**Short exercise:**
Check each line of the material below for "scene", then copy the ones that contain it.

## Start

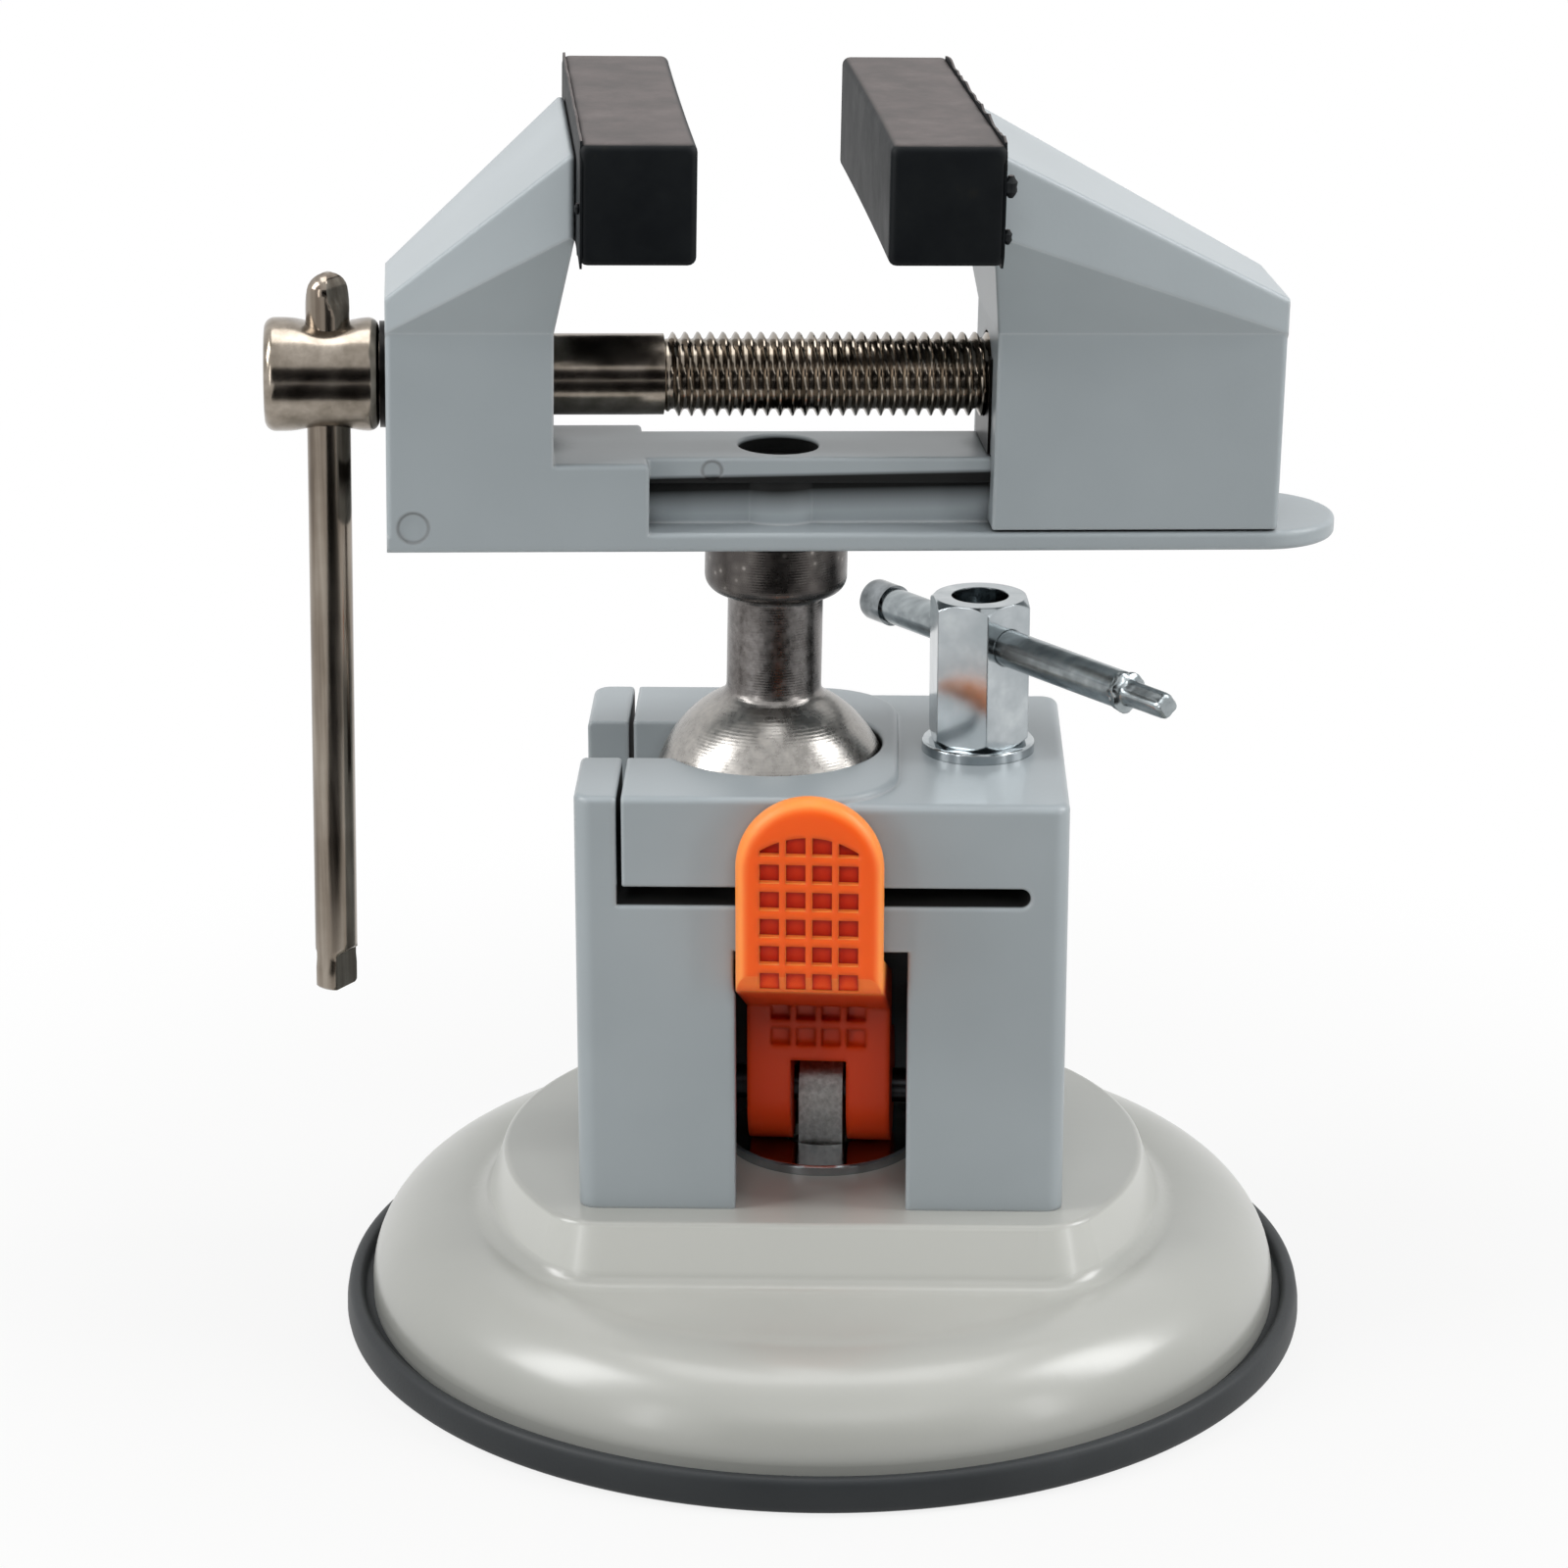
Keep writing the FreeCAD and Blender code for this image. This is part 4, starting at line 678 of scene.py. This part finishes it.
# slices along the pad with how much smaller they are, close together at the rounded ends
ends = [(35.0, 0.9), (34.93, 0.55), (34.7, 0.25), (34.4, 0.08)]
plain = (-34.0, -33.0, -30.0, -25.0, -18.0, -9.0, 0.0, 9.0, 18.0, 25.0, 30.0, 33.0, 34.0)
slices = [(-y, inset) for y, inset in ends] + [(y, 0.0) for y in plain] + ends[::-1]
for name, body, back, outwards in (("fixed_jaw_pad", "head", -29.1, 1),
                                   ("moving_jaw_pad", "moving_jaw", 26.2, -1)):
    parts = [skinned([pad_ring(y, inset, back, outwards) for y, inset in slices])]
    # flash: a ragged fin about 0.3 mm thick round the back face
    fin = []
    outline = [(y, pad_high) for y in range(-34, 35, 2)] + [(35.0, z) for z in range(176, 162, -2)]
    outline += [(y, pad_low) for y in range(34, -35, -2)] + [(-35.0, z) for z in range(163, 177, 2)]
    for y, z in outline:
        tall = chance.uniform(0.15, 0.5) + (0.35 if chance.random() > 0.85 else 0.0)
        rise = 0.0 if abs(y) == pad_half else tall if z == pad_high else -tall
        left, right = back + outwards * 0.1, back + outwards * 0.4
        root_y, root_z = y * 0.97, pad_middle + (z - pad_middle) * 0.9
        fin.append([(left, root_y, root_z), (left, y, z + rise),
                    (right, y, z + rise), (right, root_y, root_z)])
    points = [point for ring in fin for point in ring]
    faces = []
    for r in range(len(fin)):
        start, after = 4 * r, 4 * ((r + 1) % len(fin))
        for k in range(4):
            beside = (k + 1) % 4
            faces.append((start + k, start + beside, after + beside, after + k))
    parts.append((points, faces))
    # two nubs at the near end of the moving pad, and one at that of the fixed pad
    if body == "moving_jaw":
        parts += [lump(back + 0.5, -34.3, 172.2, 1.25), lump(back + 0.3, -34.3, 165.6, 0.85)]
    else:
        parts.append(lump(back - 0.2, -33.6, 169.0, 0.6))
    pad = shaped(name + "_moulded", *joined(parts), head_stand, rubber, body, "pad_rubber")
    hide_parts(name)

# Studio: a plain pale floor under a white surround, broad soft boxes overhead, in front and on
# each side, and a narrow one at each front corner. A dark flag far in front and a dark card on
# the floor give the bright metals something dark to mirror.


def sheet(name, corners, material):
    """A flat sheet of the studio, its corners in metres."""
    mesh = bpy.data.meshes.new(name)
    mesh.from_pydata(corners, [], [(0, 1, 2, 3)])
    mesh.materials.append(material)
    made = bpy.data.objects.new(name, mesh)
    bpy.context.scene.collection.objects.link(made)
    return made


def looked_at(tree):
    """One for rays that show a thing, straight or in a mirror, and zero for those that light it."""
    path = node(tree, "LightPath")
    seen = node(tree, "Math", {"operation": "MAXIMUM"}, i0=(path, "Is Camera Ray"),
                i1=(path, "Is Glossy Ray"))
    return node(tree, "Math", {"operation": "MAXIMUM"}, i0=(seen, 0),
                i1=(path, "Is Transmission Ray"))


# matt white paper: it takes the soft shadow near the object and is lost in white further off
paper, tree, skin, place = finish_of("matt white paper", Roughness=0.9, Specular_IOR_Level=0.0)
skin.inputs["Base Color"].default_value = linear("#c6c6c4")
away = node(tree, "VectorMath", {"operation": "LENGTH"}, i0=(place, "Object"))
fade = node(tree, "MapRange", {"interpolation_type": "SMOOTHSTEP"}, Value=(away, "Value"), i1=0.07,
            i2=0.22, i3=0.84, i4=1.0)
share = node(tree, "Math", {"operation": "MULTIPLY"}, i0=(looked_at(tree), 0), i1=(fade, 0))
white = node(tree, "Emission", Color=(1, 1, 1, 1), Strength=1.0)
mix = node(tree, "MixShader", i0=(share, 0), i1=(skin, 0), i2=(white, 0))
tree.links.new(mix.outputs[0], tree.nodes["Material Output"].inputs["Surface"])
floor = sheet("studio_floor", ((-3.0, -3.0, 0), (3.0, -3.0, 0), (3.0, 3.0, 0), (-3.0, 3.0, 0)),
              paper)
floor.location.z = -0.0002

# black felt: dull and dark, so that bright metal mirrors a dark band
felt, tree, skin, place = finish_of("black felt", Roughness=0.95, Specular_IOR_Level=0.0)
skin.inputs["Base Color"].default_value = linear("#1a1a1a")
for name, corners in (
    ("dark_flag", ((-0.75, -1.25, 0.05), (0.75, -1.25, 0.05), (0.75, -1.25, 0.75),
                   (-0.75, -1.25, 0.75))),
    ("dark_card", ((-0.2, -1.2, 0.002), (0.2, -1.2, 0.002), (0.2, -0.16, 0.002),
                   (-0.2, -0.16, 0.002))),
):
    flag = sheet(name, corners, felt)
    flag.visible_camera = False
    # the card on the floor is there for mirrors only, and takes no light from the object
    flag.visible_diffuse = flag.visible_shadow = name == "dark_flag"

# the surround looks white and gives little light
world = bpy.data.worlds.new("white_surround")
bpy.context.scene.world = world
world.use_nodes = True
tree = world.node_tree
lamp = tree.nodes["Background"]
lamp.inputs["Color"].default_value = (1, 1, 1, 1)
lamp.inputs["Strength"].default_value = 0.06
backdrop = node(tree, "Background", Color=(1, 1, 1, 1), Strength=1.0)
mix = node(tree, "MixShader", i0=(looked_at(tree), 0), i1=(lamp, 0), i2=(backdrop, 0))
tree.links.new(mix.outputs[0], tree.nodes["World Output"].inputs["Surface"])


def soft_box(name, place, size, power, mirrored=True):
    """A rectangular area lamp that faces the middle of the object."""
    light = bpy.data.lights.new(name, "AREA")
    light.shape = "RECTANGLE"
    light.size, light.size_y = size
    light.energy = power
    lamp_object = bpy.data.objects.new(name, light)
    lamp_object.location = place
    lamp_object.visible_glossy = mirrored
    towards = Vector((0, 0, 0.09)) - Vector(place)
    lamp_object.rotation_euler = towards.to_track_quat("-Z", "Y").to_euler()
    bpy.context.scene.collection.objects.link(lamp_object)


soft_box("top_box", (0.0, 0.1, 0.9), (0.7, 0.5), 3.6)
soft_box("front_box", (0.0, -0.95, 0.75), (0.7, 0.3), 4.7, mirrored=False)
soft_box("left_box", (-0.7, -0.1, 0.6), (0.3, 0.5), 4.4)
soft_box("right_box", (0.7, -0.1, 0.6), (0.3, 0.5), 4.4)
soft_box("left_strip", (-0.7, -0.65, 0.3), (0.1, 0.5), 0.9)
soft_box("right_strip", (0.75, -0.65, 0.3), (0.1, 0.5), 1.0)

# Camera: in front of the vise and a little to its left, looking down on it by 19 degrees through
# a long lens.
camera_data = bpy.data.cameras.new("camera")
camera_data.sensor_width = 36.0
camera_data.lens = 102.73
camera_data.clip_start = 0.01
camera = bpy.data.objects.new("camera", camera_data)
camera.location = (-0.05371, -0.60226, 0.28319)
camera.rotation_euler = (math.radians(90 - 18.62), 0, math.radians(-4.56))
bpy.context.scene.collection.objects.link(camera)
bpy.context.scene.camera = camera

bpy.context.scene.view_settings.view_transform = "Standard"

## End

**Output below:**
Keep writing the FreeCAD and Blender code for this image. This is part 4, starting at line 678 of scene.py. This part finishes it.
    bpy.context.scene.collection.objects.link(made)
bpy.context.scene.world = world
    bpy.context.scene.collection.objects.link(lamp_object)
bpy.context.scene.collection.objects.link(camera)
bpy.context.scene.camera = camera
bpy.context.scene.view_settings.view_transform = "Standard"